Quote Originally Posted by Ross77 View Post
How dose that pick up work? if I may ask. coil winding is next on the list of machines to build. after mill, router, raduis machine and inlay cutter....

Are each of the coils feed back to amp/processor individualy or are they conected in series for better string balance?

Sorry to interupt the thead..
No probs...I've been scant with the details because after all, this is more of a mechanical-centric forum than an electronics forum. The small coils I intend winding aren't actually pickups (I used the term as it was simpler!).

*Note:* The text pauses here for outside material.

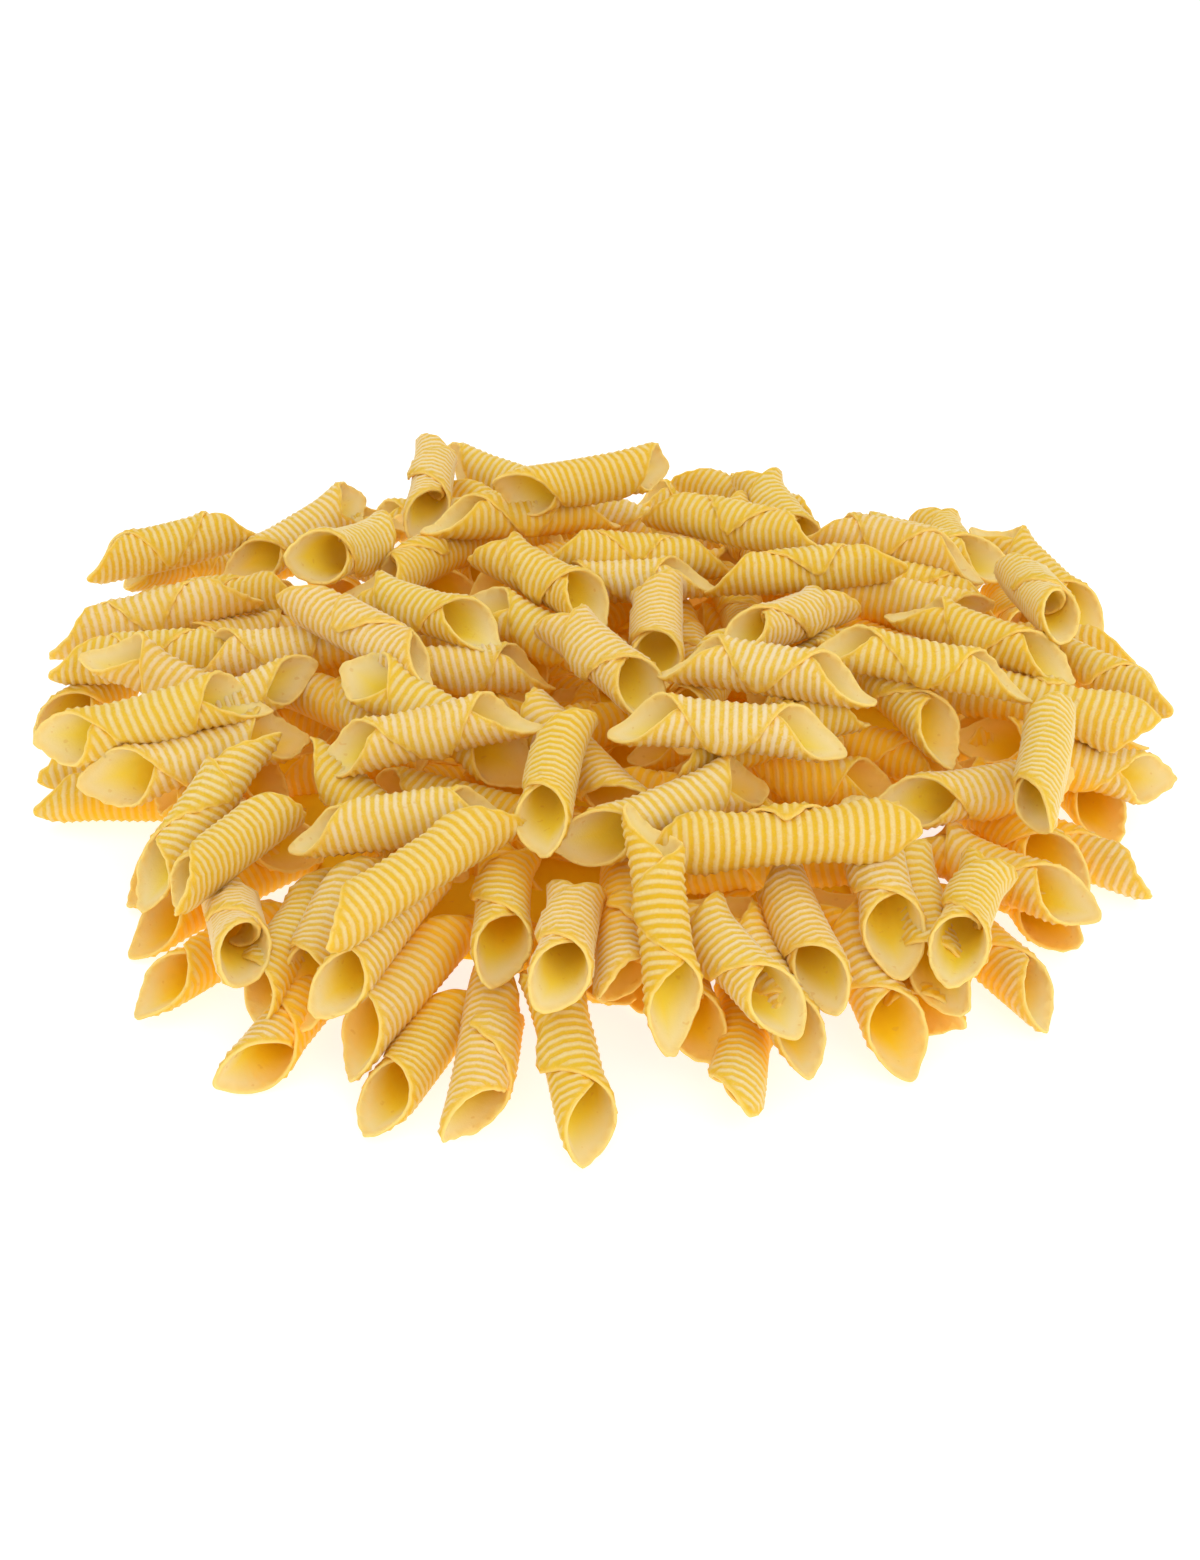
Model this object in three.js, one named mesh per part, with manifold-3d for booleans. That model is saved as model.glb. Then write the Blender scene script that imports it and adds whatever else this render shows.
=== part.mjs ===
// A loose heap of egg garganelli, lying on a bare surface.
//
// Each garganello is a square of ribbed egg dough, rolled corner to corner round a thin dowel, so
// that it is a tube with two pointed ends and open, spoon-like mouths. The heap is one solid: a low
// core with the pieces fused on, each with few sides, on a flat foot with six corners that carries
// it steadily. Units are millimetres, +Z is up, and -Y faces the viewer.
import * as THREE from 'three';
import { mergeVertices } from 'three/addons/utils/BufferGeometryUtils.js';
import Module from 'manifold-3d';

// One garganello.
const SHEET_SIDE = 40;
const TIP = SHEET_SIDE * Math.SQRT1_2;      // from the middle of the piece to either pointed end
const TUBE_RADIUS = 6.2;                    // outside, over the ribs and the outer flap
const ROLLED_RADIUS = 4.75;                 // middle of the dough, which sets how far it wraps
const MOUTH_DEPTH = 12;                     // from the tip to the bottom of the open mouth
const TUBE_SIDES = 7;
const MOST_SKEW = 0.22;                     // the sheet's turn on the dowel, in radians

// How the pieces lie in the heap.
const SEED = 438;
const HEAP_RADIUS = 146;
const HEAP_BACK = 4;                        // y of the layers' middle, behind the middle of the fan
const HALF_WIDTH = 139;                     // no tip lies farther to either side
const LYING_HEIGHT = 5.9;                   // of a piece's axis above what the lowest ones lie on
const CONTACT = 10.4;                       // between the axes of two pieces that touch
const GRIP = 22;                            // half of the length on which a piece rests
const MIDDLE = 4;                           // index of the middle one of the stations along it
const STATIONS = 2 * MIDDLE + 1;            // points where it can touch
const TRIES = 40;                           // places tried for a piece, of which the lowest is kept
const REACH = 23;                           // how far from its turn on the spiral a place may be
const STEEPNESS_COST = 14;                  // millimetres of height that a slope of 1 is worth
const LAYERS = [
  { pieces: 58, radius: 126, scatter: 0.4 },
  { pieces: 52, radius: 115, scatter: 0.5 },
  { pieces: 40, radius: 98, scatter: 0.6 },
  { pieces: 20, radius: 54, scatter: 0.8 },
];
const LAYER_TURN = 1.1;                     // of each layer's spiral on the one below, in radians
const GOLDEN_ANGLE = Math.PI * (3 - Math.sqrt(5));

// The front rim is a fan of single pieces that point at the viewer. Angles are in radians.
const FAN = {
  pieces: 11, radius: 152, from: -2.58, to: -0.56, jitter: 0.06, scatter: 0.24, unevenness: 0.15,
};
const FAN_SPREADS_FROM = 85;                // y of the point that the fan's pieces point away from
const FRONT = -72;                          // y at which pieces start to point outward
const FRONT_FADE = 48;                      // depth of the band where more and more of them do
const FRONT_MARGIN = 0.04;                  // share of the radius that the fan has to itself
const MIDDLE_HEADING = -0.3;                // of the pieces that lie across, in radians from +X
const LEAN = 0.004;                         // how much that changes for each mm of x
const CROSSWISE = 0.72;                     // and their scatter about it
const NESTING = 0.15;                       // how far a piece turns from its heading to lie lower
const STRAYS = 0.12;                        // share of pieces that lie at any angle

// The core under the pieces, and the foot below it, on which the heap stands.
const CORE_RADIUS = 116;
const CORE_RIM_HEIGHT = 5;
const CORE_HEIGHT = 23;
const CORE_SIDES = 28;
const CORE_STEPS = 4;
const FOOT_RADIUS = 110;
const FOOT_HEIGHT = 0.6;                    // by which the core and the pieces clear the surface
const FOOT_SIDES = 6;

const PASTA_COLOR = 0xdfb051;

// A small repeatable random number generator, so that the heap is the same each time.
class Dice {
  constructor(seed) {
    this.state = seed;
    for (let warmUp = 0; warmUp < 3; warmUp++) this.roll();
  }

  roll() {
    this.state = (this.state * 48271) % 2147483647;
    return this.state / 2147483647;
  }

  spread(half) {
    return (2 * this.roll() - 1) * half;
  }
}

const clamp01 = (value) => Math.min(1, Math.max(0, value));
const station = (index) => GRIP * (index / MIDDLE - 1);

// The height and slope at which a piece comes to rest on those already laid.
function rest(balls, x, y, heading) {
  const heights = [];
  for (let k = 0; k < STATIONS; k++) {
    const px = x + station(k) * Math.cos(heading);
    const py = y + station(k) * Math.sin(heading);
    let height = LYING_HEIGHT;
    for (const ball of balls) {
      const rise = CONTACT ** 2 - (ball.x - px) ** 2 - (ball.y - py) ** 2;
      if (rise > 0) height = Math.max(height, ball.z + Math.sqrt(rise));
    }
    heights.push(height);
  }
  let best = { height: -Infinity, slope: 0 };
  for (let i = 0; i < MIDDLE; i++) {
    for (let j = MIDDLE + 1; j < STATIONS; j++) {
      const slope = (heights[j] - heights[i]) / (station(j) - station(i));
      const height = heights[i] - slope * station(i);
      if (height > best.height) best = { height, slope };
    }
  }
  const tipsClear = LYING_HEIGHT + TIP * Math.abs(best.slope);
  return { height: Math.max(best.height, heights[MIDDLE], tipsClear), slope: best.slope };
}

// Lays one piece down and remembers where it can carry others.
function layDown(heap, dice, place) {
  const { x, y, heading, height, slope } = place;
  const pitch = Math.atan(slope);
  for (let k = 0; k < STATIONS; k++) {
    const along = station(k) * Math.cos(pitch);
    heap.balls.push({
      x: x + along * Math.cos(heading),
      y: y + along * Math.sin(heading),
      z: height + station(k) * Math.sin(pitch),
    });
  }
  const roll = dice.spread(Math.PI) * dice.roll();
  const skew = dice.spread(MOST_SKEW / 2) + dice.spread(MOST_SKEW / 2);
  heap.pieces.push({ x, y, z: height, heading, pitch, roll, skew });
}

// The fan of single pieces along the front rim, each with its outer tip near the rim.
function layFan(heap, dice) {
  for (let k = 0; k < FAN.pieces; k++) {
    const step = (FAN.to - FAN.from) / FAN.pieces;
    const angle = FAN.from + step * (k + 0.5) + dice.spread(FAN.jitter);
    const rim = FAN.radius * (1 - FAN.unevenness * dice.roll());
    const tip = { x: rim * Math.cos(angle), y: rim * Math.sin(angle) };
    const heading = Math.atan2(tip.y - FAN_SPREADS_FROM, tip.x) + dice.spread(FAN.scatter);
    const x = tip.x - TIP * Math.cos(heading);
    const y = tip.y - TIP * Math.sin(heading);
    layDown(heap, dice, { x, y, heading, ...rest(heap.balls, x, y, heading) });
  }
}

// One layer, spread over its disc by the golden angle.
function layLayer(heap, dice, layer, index) {
  for (let k = 0; k < layer.pieces; k++) {
    const angle = GOLDEN_ANGLE * (k + 0.5) + index * LAYER_TURN;
    const out = layer.radius * Math.sqrt((k + 0.5) / layer.pieces);
    const outward = dice.roll();
    const across = MIDDLE_HEADING + dice.spread(CROSSWISE) + dice.spread(CROSSWISE);
    const own = dice.roll() < STRAYS ? dice.spread(Math.PI / 2) : across;
    const splay = 2 * dice.spread(layer.scatter) * dice.roll();
    let best = null;
    for (let attempt = 0; attempt < TRIES; attempt++) {
      const x = out * Math.cos(angle) + dice.spread(REACH);
      const y = HEAP_BACK + out * Math.sin(angle) + dice.spread(REACH);
      const inFan = outward < (FRONT + FRONT_FADE / 2 - y) / FRONT_FADE;
      const aim = inFan ? Math.atan2(y - FAN_SPREADS_FROM, x) + splay : own - LEAN * x;
      const heading = aim + dice.spread(NESTING);
      const tipX = TIP * Math.cos(heading);
      const tipY = TIP * Math.sin(heading);
      const back = y - HEAP_BACK;
      const farthest = Math.max(Math.hypot(x + tipX, back + tipY), Math.hypot(x - tipX, back - tipY));
      const margin = FRONT_MARGIN * clamp01((FRONT - y) / FRONT_FADE);
      if (farthest > HEAP_RADIUS * (1 - margin)) continue;
      if (Math.abs(x) + Math.abs(tipX) > HALF_WIDTH) continue;
      const resting = rest(heap.balls, x, y, heading);
      const cost = resting.height + STEEPNESS_COST * Math.abs(resting.slope);
      if (!best || cost < best.cost) best = { cost, x, y, heading, ...resting };
    }
    if (best) layDown(heap, dice, best);
  }
}

function layHeap() {
  const heap = { balls: [], pieces: [] };
  const dice = new Dice(SEED);
  layFan(heap, dice);
  LAYERS.forEach((layer, index) => layLayer(heap, dice, layer, index));
  return heap.pieces;
}

// A closed tube along X whose ends are cut as the corners of the rolled sheet: the rim runs back
// from the tip with the angle turned, and a pocket goes in from it.
function garganello(skew) {
  const positions = [];
  const indices = [];
  const turn = skew * TIP / ROLLED_RADIUS;
  for (const end of [-1, 1]) {
    const tipAngle = -Math.PI / 2 + end * turn;
    for (let i = 0; i < TUBE_SIDES; i++) {
      const angle = -Math.PI / 2 + (2 * Math.PI * i) / TUBE_SIDES;
      const aside = Math.abs(Math.atan2(Math.sin(angle - tipAngle), Math.cos(angle - tipAngle)));
      const along = TIP - ROLLED_RADIUS * aside;
      positions.push(end * along, TUBE_RADIUS * Math.cos(angle), TUBE_RADIUS * Math.sin(angle));
    }
  }
  positions.push(MOUTH_DEPTH - TIP, 0, 0, TIP - MOUTH_DEPTH, 0, 0);
  const backCentre = 2 * TUBE_SIDES;
  const frontCentre = backCentre + 1;
  for (let i = 0; i < TUBE_SIDES; i++) {
    const next = (i + 1) % TUBE_SIDES;
    indices.push(i, TUBE_SIDES + next, TUBE_SIDES + i, i, next, TUBE_SIDES + next);
    indices.push(backCentre, next, i);
    indices.push(frontCentre, TUBE_SIDES + i, TUBE_SIDES + next);
  }
  const geometry = new THREE.BufferGeometry();
  geometry.setAttribute('position', new THREE.Float32BufferAttribute(positions, 3));
  geometry.setIndex(indices);
  return geometry;
}

// Puts a piece where it lies: rolled about its own axis, pitched, turned, then moved.
function placed(geometry, { x, y, z, heading, pitch, roll }) {
  const matrix = new THREE.Matrix4().makeTranslation(x, y, z + FOOT_HEIGHT);
  matrix.multiply(new THREE.Matrix4().makeRotationZ(heading));
  matrix.multiply(new THREE.Matrix4().makeRotationY(-pitch));
  matrix.multiply(new THREE.Matrix4().makeRotationX(roll));
  return geometry.applyMatrix4(matrix);
}

// A low dome with a flat underside.
function core() {
  const profile = [new THREE.Vector2(0, 0), new THREE.Vector2(CORE_RADIUS, 0)];
  for (let k = 0; k <= CORE_STEPS; k++) {
    const out = 1 - k / CORE_STEPS;
    const height = CORE_RIM_HEIGHT + (CORE_HEIGHT - CORE_RIM_HEIGHT) * (1 - out ** 2);
    profile.push(new THREE.Vector2(CORE_RADIUS * out, height));
  }
  return new THREE.LatheGeometry(profile, CORE_SIDES).rotateX(Math.PI / 2).translate(0, 0, FOOT_HEIGHT);
}

// The foot, which reaches up into the core.
function foot() {
  const plate = new THREE.CylinderGeometry(FOOT_RADIUS, FOOT_RADIUS, CORE_RIM_HEIGHT, FOOT_SIDES);
  return plate.rotateX(Math.PI / 2).translate(0, 0, CORE_RIM_HEIGHT / 2);
}

const wasm = await Module();
wasm.setup();

function toSolid(geometry) {
  geometry.deleteAttribute('normal');
  geometry.deleteAttribute('uv');
  const welded = mergeVertices(geometry, 1e-4);
  return new wasm.Manifold(new wasm.Mesh({
    numProp: 3,
    vertProperties: Float32Array.from(welded.attributes.position.array),
    triVerts: Uint32Array.from(welded.index.array),
  }));
}

// Fuses the solids and keeps the outer shell, so that no sealed hollow or loose scrap is left.
function fuse(solids) {
  const shells = wasm.Manifold.union(solids).decompose();
  return shells.reduce((largest, shell) => (shell.volume() > largest.volume() ? shell : largest));
}

function toGeometry(solid) {
  const mesh = solid.getMesh();
  const geometry = new THREE.BufferGeometry();
  geometry.setAttribute('position', new THREE.Float32BufferAttribute(mesh.vertProperties, 3));
  geometry.setIndex(Array.from(mesh.triVerts));
  geometry.computeVertexNormals();
  return geometry;
}

function heapMesh() {
  const pieces = layHeap().map((piece) => toSolid(placed(garganello(piece.skew), piece)));
  const heap = fuse([toSolid(core()), toSolid(foot()), ...pieces]);
  const material = new THREE.MeshStandardMaterial({
    color: PASTA_COLOR, roughness: 0.6, metalness: 0, flatShading: true,
  });
  const mesh = new THREE.Mesh(toGeometry(heap), material);
  mesh.name = 'egg_garganelli_heap';
  return mesh;
}

const part = new THREE.Group();
part.name = 'egg_garganelli';
part.add(heapMesh());

export default part;
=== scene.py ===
"""A loose heap of egg garganelli on a pale surface: rolled squares of ribbed egg dough.

Every garganello is one thin sheet, cut as a square with bmesh, given its ribs and then rolled
corner to corner. The heap is laid by the same rule as the solids, so each quill lies where its
plain solid lies. Lengths in the shape and heap code are millimetres, and Blender gets metres.
"""
import math

import bmesh
import bpy
import numpy as np
from mathutils import Matrix, Vector


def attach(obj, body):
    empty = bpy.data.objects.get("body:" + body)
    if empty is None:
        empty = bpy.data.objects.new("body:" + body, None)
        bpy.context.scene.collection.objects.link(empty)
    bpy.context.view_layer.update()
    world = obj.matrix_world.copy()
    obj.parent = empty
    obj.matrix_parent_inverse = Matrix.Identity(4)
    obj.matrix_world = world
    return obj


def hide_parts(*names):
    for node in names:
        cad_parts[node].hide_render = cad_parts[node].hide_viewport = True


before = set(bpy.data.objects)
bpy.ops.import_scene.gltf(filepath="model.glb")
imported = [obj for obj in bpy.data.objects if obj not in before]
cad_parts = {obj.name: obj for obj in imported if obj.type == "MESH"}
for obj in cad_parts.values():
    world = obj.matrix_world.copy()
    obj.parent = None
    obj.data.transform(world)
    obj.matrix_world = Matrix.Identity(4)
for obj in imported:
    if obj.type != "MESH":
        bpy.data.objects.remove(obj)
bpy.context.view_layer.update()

bl_info = {
    "name": "Egg garganelli heap",
    "version": (1, 0, 0),
    "blender": (4, 5, 0),
    "location": "3D View > Sidebar > Garganelli",
    "description": "Rolls ribbed egg garganelli and lays them as a loose heap",
    "category": "Object",
}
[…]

These coils will actually be sustainer coils. The intention being to keep the guitar strings sustaining as long as the player wants them to. It does this by tapping off the guitar's standard pickup output signal, amplifying it & feeding the signal into these coils...this creates a varying magnetic field...& the guitar strings are ferrous so react to the mahgnetic field.

the coil is the easy bit...the tricky/creative bit is coming up with a good circuit to drive the coils!

re the pickup winder...it really is a heath robinson, but essentially it's a main motor, with an encoder disk mounted on iT (a CD label containing a lot of black/white stripes). I created an electronic circuit to synch the main motor with a stepper motor (buy counting the black stripes). It's via the shaft of the 'synchronized' stepper that the enamelled copper wire feeds onto the coil core.

Because there is so little room to fit my sustainer device (I don't want to route the guitar body), I reckonedthat the only way forward for these coils was to go bobbinless (coils/pickups are normally have a bobbin, upon which the copper wire is fed onto...but the bobbin itself takes space). That's when I had to throw open my plight to this forum...Dean kindly offered to get involved & help out.